_WHAT IS NEEDED_
Make an exact copy of the entries below.

** START PROVIDED DATA **

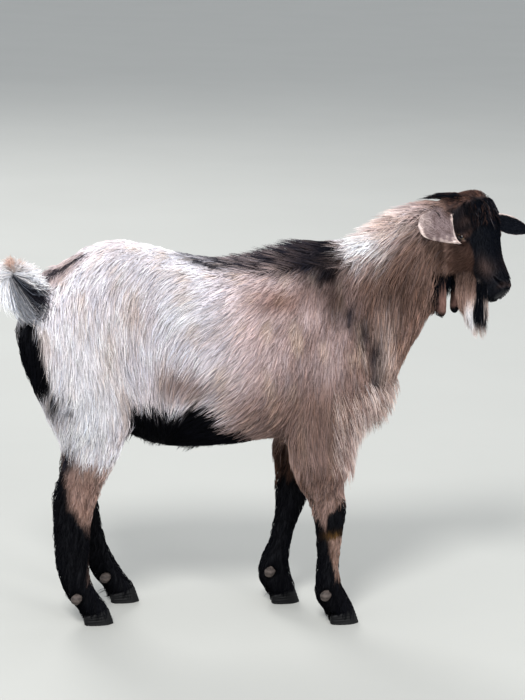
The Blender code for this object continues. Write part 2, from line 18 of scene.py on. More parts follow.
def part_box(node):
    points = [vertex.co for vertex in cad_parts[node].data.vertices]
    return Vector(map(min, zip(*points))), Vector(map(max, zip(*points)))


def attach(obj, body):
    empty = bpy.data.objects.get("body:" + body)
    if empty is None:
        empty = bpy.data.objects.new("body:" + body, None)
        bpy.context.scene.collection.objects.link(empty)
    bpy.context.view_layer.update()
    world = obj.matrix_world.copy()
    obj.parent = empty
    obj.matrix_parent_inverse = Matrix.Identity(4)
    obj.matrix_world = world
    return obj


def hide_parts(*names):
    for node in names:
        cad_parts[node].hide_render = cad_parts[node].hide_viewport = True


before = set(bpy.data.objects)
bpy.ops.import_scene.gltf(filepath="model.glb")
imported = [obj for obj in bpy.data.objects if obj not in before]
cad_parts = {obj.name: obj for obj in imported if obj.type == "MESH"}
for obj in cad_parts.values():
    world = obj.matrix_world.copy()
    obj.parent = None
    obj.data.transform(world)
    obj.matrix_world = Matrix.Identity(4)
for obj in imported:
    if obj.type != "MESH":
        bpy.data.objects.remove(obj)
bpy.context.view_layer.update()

bl_info = {
    "name": "Shaggy Buck Goat",
    "version": (1, 0, 0),
    "blender": (4, 5, 0),
    "location": "View3D > Sidebar > Goat",
    "description": "Builds the skin, coat, eyes, hooves and stage of a life-size buck goat",
    "category": "Object",
}

BODY = "root"
SIDES = {"right": -1.0, "left": 1.0}
PAIRS = ("fore", "hind")


# ------ small maths
def unit(vectors):
    """Vectors brought to length one."""
    return vectors / np.maximum(np.linalg.norm(vectors, axis=-1, keepdims=True), 1e-9)


def ramp(value, low, high):
    """Smoothly from 0 at low to 1 at high. Low may be the larger."""
    t = np.clip((value - low) / (high - low), 0.0, 1.0)
    return t * t * (3 - 2 * t)


def blob(points, centre, radii):
    """A soft patch, 1 at its centre, falling to a third at the given radii."""
    away = (points - np.asarray(centre)) / np.asarray(radii)
    return np.exp(-(away ** 2).sum(axis=1))


def waves(points, size, seed):
    """Smooth uneven values from about -1 to 1, which change over the given size."""
    count = 9
    chance = np.random.default_rng(seed)
    heading = unit(chance.normal(size=(count, 3))) * chance.uniform(0.6, 1.7, (count, 1))
    phase = chance.uniform(0, 2 * pi, count)
    return np.sin(points @ heading.T * (2 * pi / size / 1.6) + phase).sum(axis=1) / (count ** 0.5)


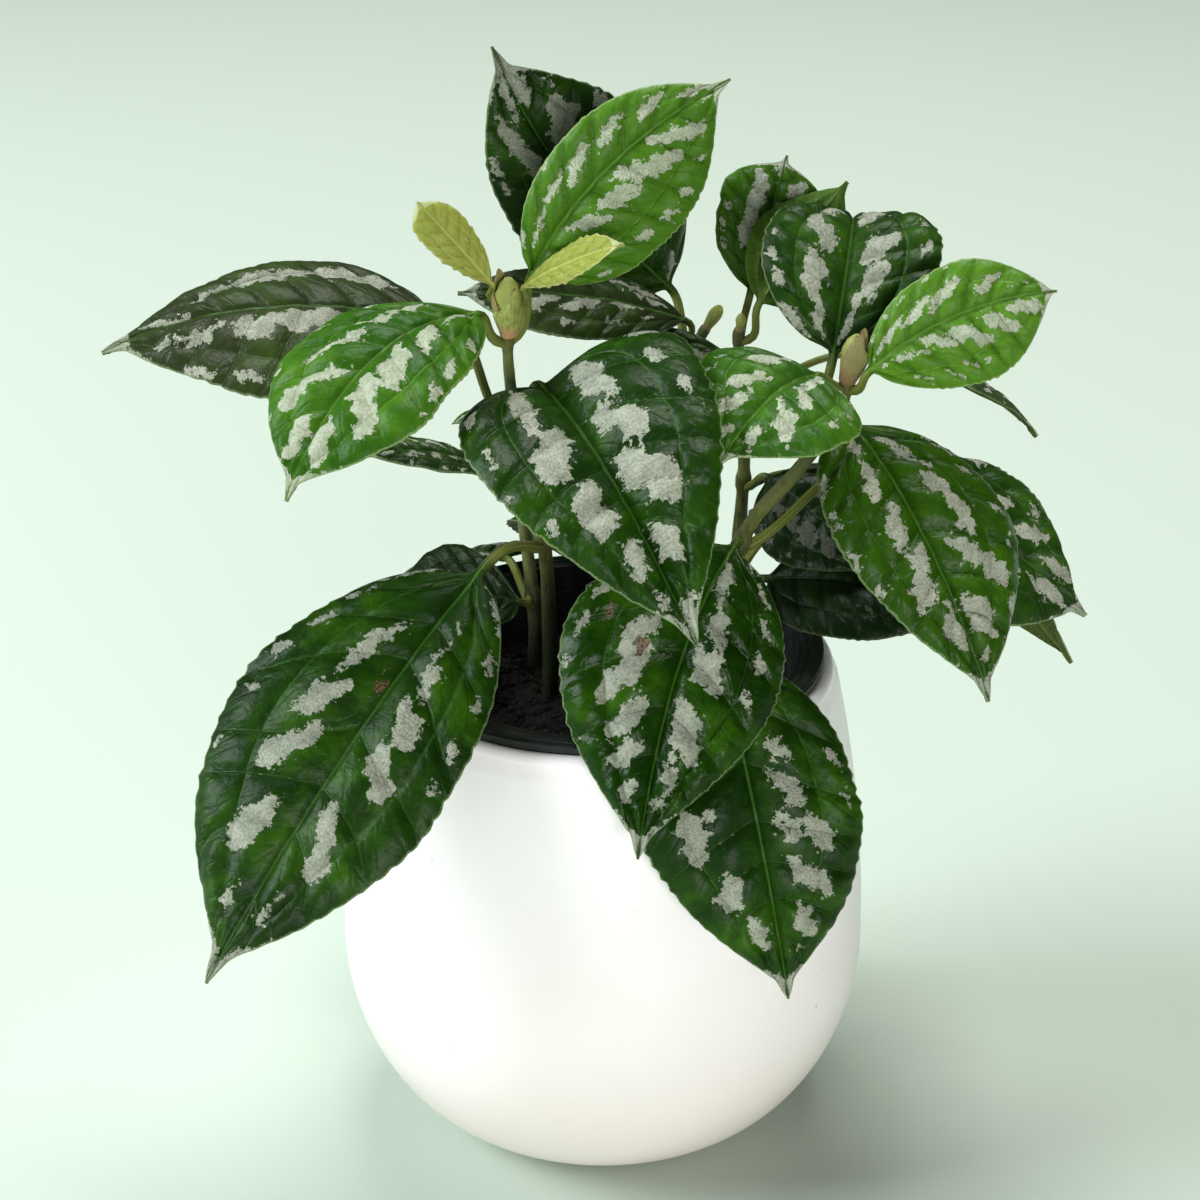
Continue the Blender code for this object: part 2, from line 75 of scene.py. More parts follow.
class Finish:
    # One material: node() adds any node, and the other methods name what is used often
    def __init__(self, name, constants):
        self.material = bpy.data.materials.new(name)
        self.material.use_nodes = True
        self.tree = self.material.node_tree
        self.shader = self.tree.nodes["Principled BSDF"]
        for socket, value in constants.items():
            self.shader.inputs[socket].default_value = value

    def node(self, kind, settings, inputs, out=0):
        made = self.tree.nodes.new(kind)
        for key, value in settings.items():
            if key == "stops":
                ramp = made.color_ramp
                while len(ramp.elements) < len(value):
                    ramp.elements.new(0.5)
                for element, (place, colour) in zip(ramp.elements, value):
                    element.position = place
                    element.color = (*colour, 1)
            else:
                setattr(made, key, value)
        for key, value in inputs.items():
            self.put(made.inputs[key], value)
        return Wire(self, made.outputs[out])

    def put(self, socket, value):
        if isinstance(value, Wire):
            self.tree.links.new(value.socket, socket)
        elif isinstance(value, tuple) and len(value) == 3 and len(socket.default_value) == 4:
            socket.default_value = (*value, 1)
        else:
            socket.default_value = value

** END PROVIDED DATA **

_TASK ANSWER_
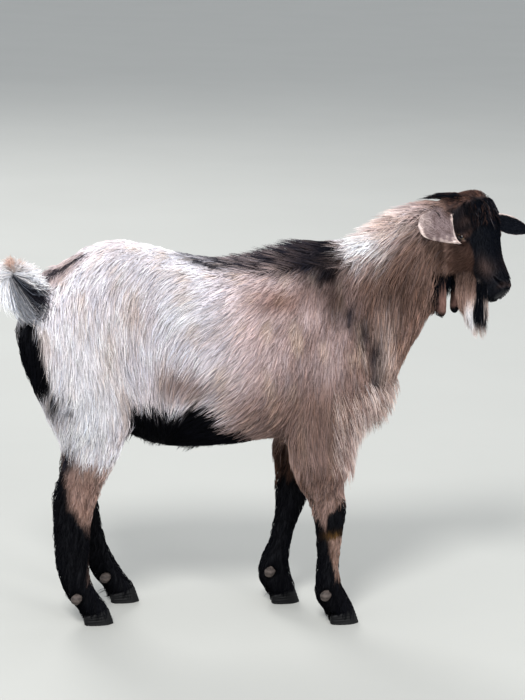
The Blender code for this object continues. Write part 2, from line 18 of scene.py on. More parts follow.
def part_box(node):
    points = [vertex.co for vertex in cad_parts[node].data.vertices]
    return Vector(map(min, zip(*points))), Vector(map(max, zip(*points)))


def attach(obj, body):
    empty = bpy.data.objects.get("body:" + body)
    if empty is None:
        empty = bpy.data.objects.new("body:" + body, None)
        bpy.context.scene.collection.objects.link(empty)
    bpy.context.view_layer.update()
    world = obj.matrix_world.copy()
    obj.parent = empty
    obj.matrix_parent_inverse = Matrix.Identity(4)
    obj.matrix_world = world
    return obj


def hide_parts(*names):
    for node in names:
        cad_parts[node].hide_render = cad_parts[node].hide_viewport = True


before = set(bpy.data.objects)
bpy.ops.import_scene.gltf(filepath="model.glb")
imported = [obj for obj in bpy.data.objects if obj not in before]
cad_parts = {obj.name: obj for obj in imported if obj.type == "MESH"}
for obj in cad_parts.values():
    world = obj.matrix_world.copy()
    obj.parent = None
    obj.data.transform(world)
    obj.matrix_world = Matrix.Identity(4)
for obj in imported:
    if obj.type != "MESH":
        bpy.data.objects.remove(obj)
bpy.context.view_layer.update()

bl_info = {
    "name": "Shaggy Buck Goat",
    "version": (1, 0, 0),
    "blender": (4, 5, 0),
    "location": "View3D > Sidebar > Goat",
    "description": "Builds the skin, coat, eyes, hooves and stage of a life-size buck goat",
    "category": "Object",
}

BODY = "root"
SIDES = {"right": -1.0, "left": 1.0}
PAIRS = ("fore", "hind")


# ------ small maths
def unit(vectors):
    """Vectors brought to length one."""
    return vectors / np.maximum(np.linalg.norm(vectors, axis=-1, keepdims=True), 1e-9)


def ramp(value, low, high):
    """Smoothly from 0 at low to 1 at high. Low may be the larger."""
    t = np.clip((value - low) / (high - low), 0.0, 1.0)
    return t * t * (3 - 2 * t)


def blob(points, centre, radii):
    """A soft patch, 1 at its centre, falling to a third at the given radii."""
    away = (points - np.asarray(centre)) / np.asarray(radii)
    return np.exp(-(away ** 2).sum(axis=1))


def waves(points, size, seed):
    """Smooth uneven values from about -1 to 1, which change over the given size."""
    count = 9
    chance = np.random.default_rng(seed)
    heading = unit(chance.normal(size=(count, 3))) * chance.uniform(0.6, 1.7, (count, 1))
    phase = chance.uniform(0, 2 * pi, count)
    return np.sin(points @ heading.T * (2 * pi / size / 1.6) + phase).sum(axis=1) / (count ** 0.5)


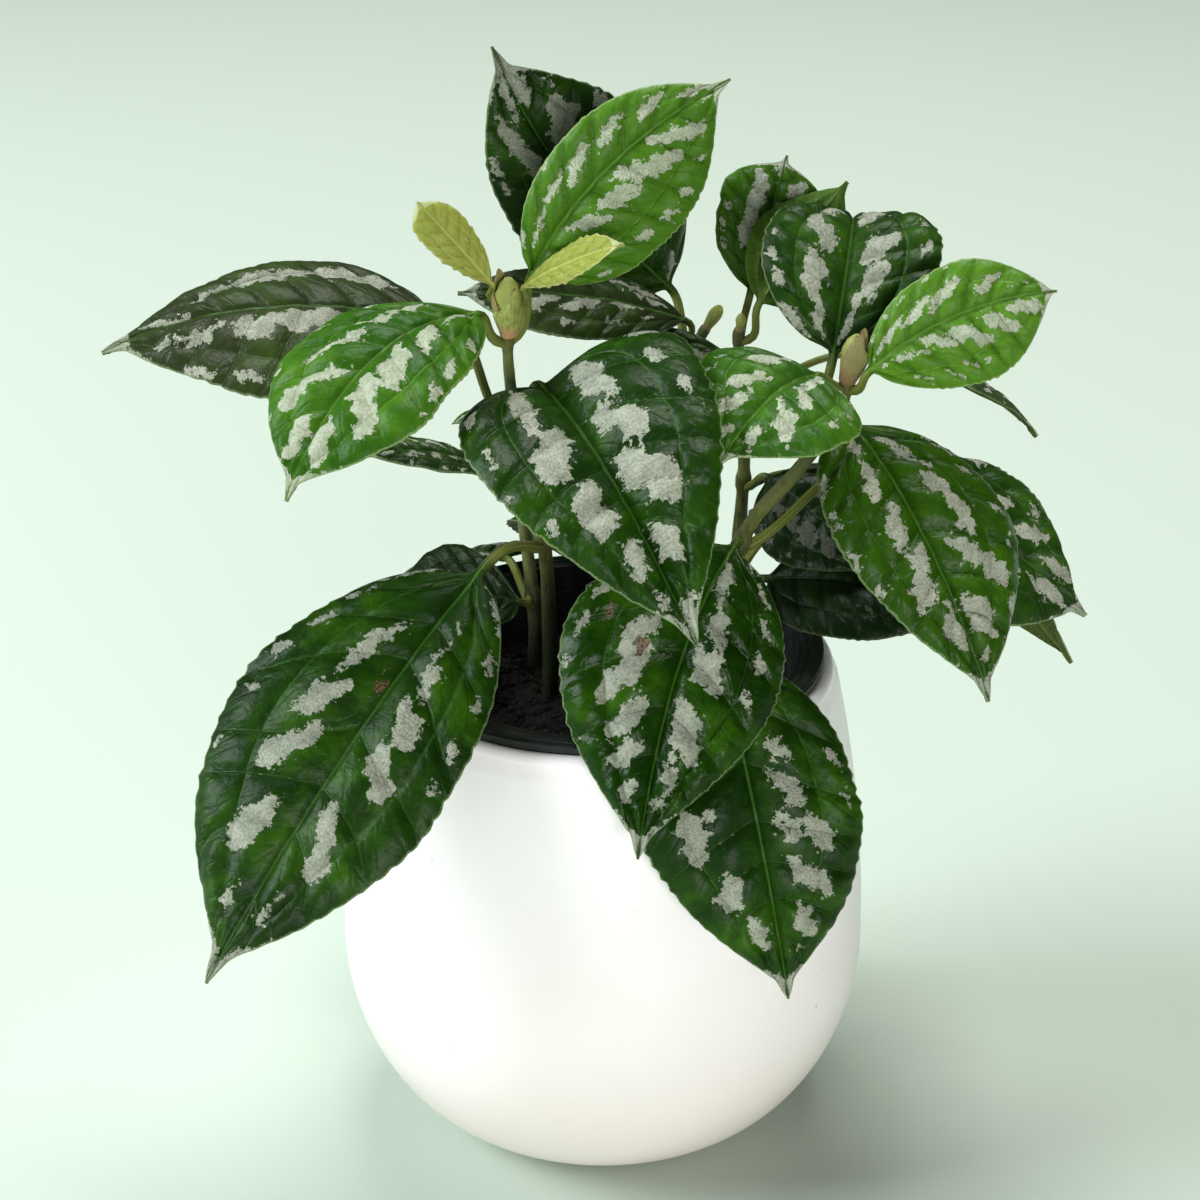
Continue the Blender code for this object: part 2, from line 75 of scene.py. More parts follow.
class Finish:
    # One material: node() adds any node, and the other methods name what is used often
    def __init__(self, name, constants):
        self.material = bpy.data.materials.new(name)
        self.material.use_nodes = True
        self.tree = self.material.node_tree
        self.shader = self.tree.nodes["Principled BSDF"]
        for socket, value in constants.items():
            self.shader.inputs[socket].default_value = value

    def node(self, kind, settings, inputs, out=0):
        made = self.tree.nodes.new(kind)
        for key, value in settings.items():
            if key == "stops":
                ramp = made.color_ramp
                while len(ramp.elements) < len(value):
                    ramp.elements.new(0.5)
                for element, (place, colour) in zip(ramp.elements, value):
                    element.position = place
                    element.color = (*colour, 1)
            else:
                setattr(made, key, value)
        for key, value in inputs.items():
            self.put(made.inputs[key], value)
        return Wire(self, made.outputs[out])

    def put(self, socket, value):
        if isinstance(value, Wire):
            self.tree.links.new(value.socket, socket)
        elif isinstance(value, tuple) and len(value) == 3 and len(socket.default_value) == 4:
            socket.default_value = (*value, 1)
        else:
            socket.default_value = value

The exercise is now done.